嗜中性微好氧铁氧化菌研究进展

在弱酸至近中性微氧条件下,嗜中性微好氧铁氧化菌能够通过依赖氧气的呼吸机制将二价亚铁氧化成三价铁,并获得生长所需能量。这一生物铁氧化过程的主要产物之一是无定形羟基氧化铁——一种异化铁还原作用(铁呼吸)的理想底物,故可加速铁元素在氧化还原分界层的地质循环。有关嗜中性微好氧铁氧化菌的记载可追溯到19世纪30年代,但对其生理、生态与系统发育学的研究自20世纪90年代中期才取得显著进展,主要得益于专性铁氧化菌新种、属的成功培养与分离。已知微好氧铁氧化菌广泛分布于弱酸及近中性富铁地下水、湿地和深海等环境,其参与调控的铁氧化过程对铁及其他元素(如碳、氮、磷、锰和砷等)的生物地球化学循环具有重要意义。这类古老微生物在金属成矿、地壳演变、全球气候变化及其它生源要素地球化学过程中的作用研究已逐渐受到关注,正成为地质与环境微生物学领域的研究热点。主要总结国外近15a对嗜中性微好氧铁氧化菌的研究进展,包括其代谢机理、种类和分布、生态学研究方法和技术、以及细菌铁氧化作用的实际应用和环境意义等,并对今后研究方向提出展望。

Recent progress in research on neutrophilic, microaerophilic iron(II)-oxidizing bacteria

Neutrophilic, microaerophilic iron(II)-oxidizing bacteria (FeOB) can oxidize iron(II) for energy via O2-dependent mechanisms under suboxic, slightly-acidic to circumneutral conditions.

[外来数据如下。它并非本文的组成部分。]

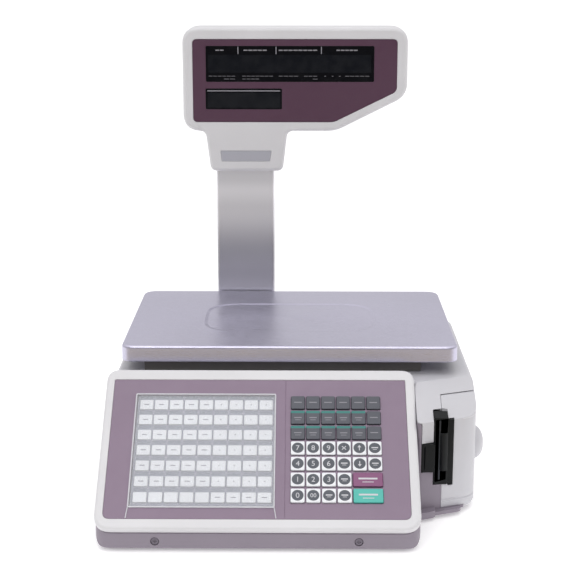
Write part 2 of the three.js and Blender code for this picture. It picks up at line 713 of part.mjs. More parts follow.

This biological oxidation process commonly produces copious amorphous iron(III) oxyhydroxides, a preferential substrate for dissimilatory iron(III) reduction (iron respiration). Such oxyhydroxides have the potential to accelerate iron geochemical cycling at redox interfaces in terrestrial and aquatic systems. Despite reports on neutrophilic, microaerophilic FeOB since the 1830s, associated research progress has been slow, largely due to difficulty in laboratory cultivation and isolation of these organisms. Until the mid-1990s, modified FeS gradient methods were used for isolation of novel obligate FeOB from diverse habitats and substantial progress was achieved in understanding bacterial iron(II) oxidation. Representative neutrophilic, microaerophilic FeOB include stalked Gallionella and Mariprofundus, sheathed Leptothrix and Sphaerotilus, and several non-stalk-forming, unicellular species such as Sideroxidans, Ferritrophicum and Ferrocurvibacter. Related species have frequently been found in redox transition zones of circumneutral-pH, iron-rich environments such as groundwater seeps, wetland rhizosphere soils and deep-sea hydrothermal vents. Bacterial iron(II) oxidation is of global significance to biogeochemical iron cycling and other elements such as C, N, P, S and Mn. Bacterially-mediated iron cycling also influences the fate and transport of organic compounds and several trace metals. There is growing interest in understanding the role of neutrophilic, microaerophilic FeOB in biomineralization, geologic evolution, global climate change, and other fundamental geochemical processes. Here we review recent findings regarding bacterial iron(II) oxidation under suboxic, circumneutral-pH conditions, and summarize associated methodologies for studying the ecology of neutrophilic, microaerophilic FeOB. Recommendations are provided regarding future study of these organisms and associated biogeochemical processes.